5 08/27 6本のペダルを持つ6オクターヴ・フォルテピアノとシューベルト時代の連弾作品との蜜月 1820年代になるとウィーンのフォルテピアノの中に6本ものペダルを持つ楽器が盛んに製作されるようになります。これらの機能は4手連弾作品の隆盛と密接な関係にありました。つまり2本の足で6本のペダルを駆使するのは困難であるが、4本の足があれば6本のペダルを駆使することは可能です。ウィーンにおける4手連弾作品の出版の盛衰と6本のペダルを持つフォルテピアノの製作状況とが密接に関連していること、その状況においてシューベルトがソロ作品以上に4手連弾作品を作曲し、しかも名曲が沢山あることを紹介します。
6 09/03 ショパンのペダル指示と彼が愛用したプレイエル チェンバロやクラヴィコードにはなく、ピアノにおいて特徴的な装置といえば、ダンパーペダルが挙げられるでしょう。この装置が設置されることによって、ピアノの作品は交響楽的な音響を獲得し、超絶技巧を駆使するヴィルトゥオーゾピアニスト時代の幕開けとなったのでした。一方でこの19世紀中にペダル指示は実は明確に記されることは稀で、演奏者の好みに任されているという側面がありました。
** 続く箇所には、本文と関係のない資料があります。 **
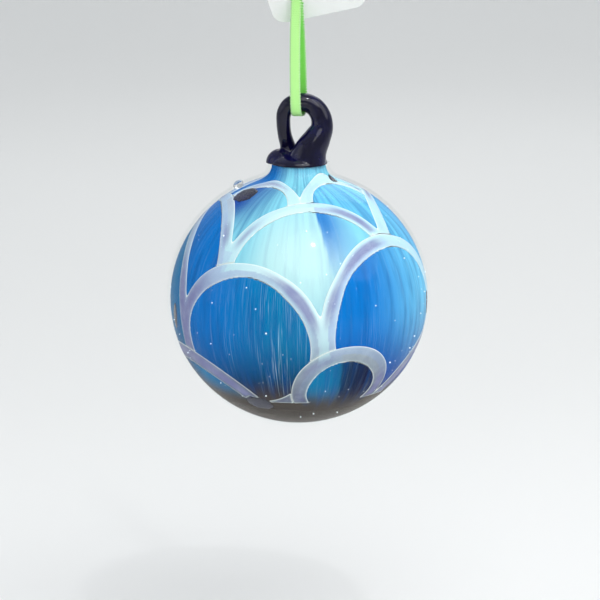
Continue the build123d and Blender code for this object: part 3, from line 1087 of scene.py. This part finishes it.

ところがショパンは非常に綿密にペダルの指示を書き込み、しかも踏むべきではないとする箇所を沢山明示していたのでした。この指示は現代の様々な出版譜にも反映されているにもかかわらず、この指示を守って演奏するピアニストはほとんどいません。ショパンのペダル指示の意味を1841年製プレイエルによって解き明かします。

ご受講に際して(持物、注意事項)

◆休講が発生した場合、補講日は9月10日(水)を予定しています。
◆Zoomウェビナーを使用したオンライン講座です。
◆お申込みの前に必ず
「オンラインでのご受講にあたって」
をご確認ください。
◆お申込みいただいた有料講座の動画は、当該講座実施の翌々日(休業日を除く)17:30 までに公開します。インターネット上で 1 週間のご視聴が可能です。視聴方法は、以下をご確認ください。
【会員・法人会員】授業動画の視聴方法(会員・法人会員向け)
【ビジター】授業動画の視聴方法(ビジター向け)

講師紹介

山名 敏之
和歌山大学教授
歴史的鍵盤楽器奏者。NHK「ぴあのピア」第11回―第14回にフォルテピアノで出演。 CD「ハイドンと18世紀を彩った鍵盤楽器たち」および「シューベルト:フォルテピアノによる4手連弾作品全集 第1巻 エキゾティシズムと対位法」は、レコード芸術(特選盤)、朝日新聞(推薦盤)等各紙で高く評価された。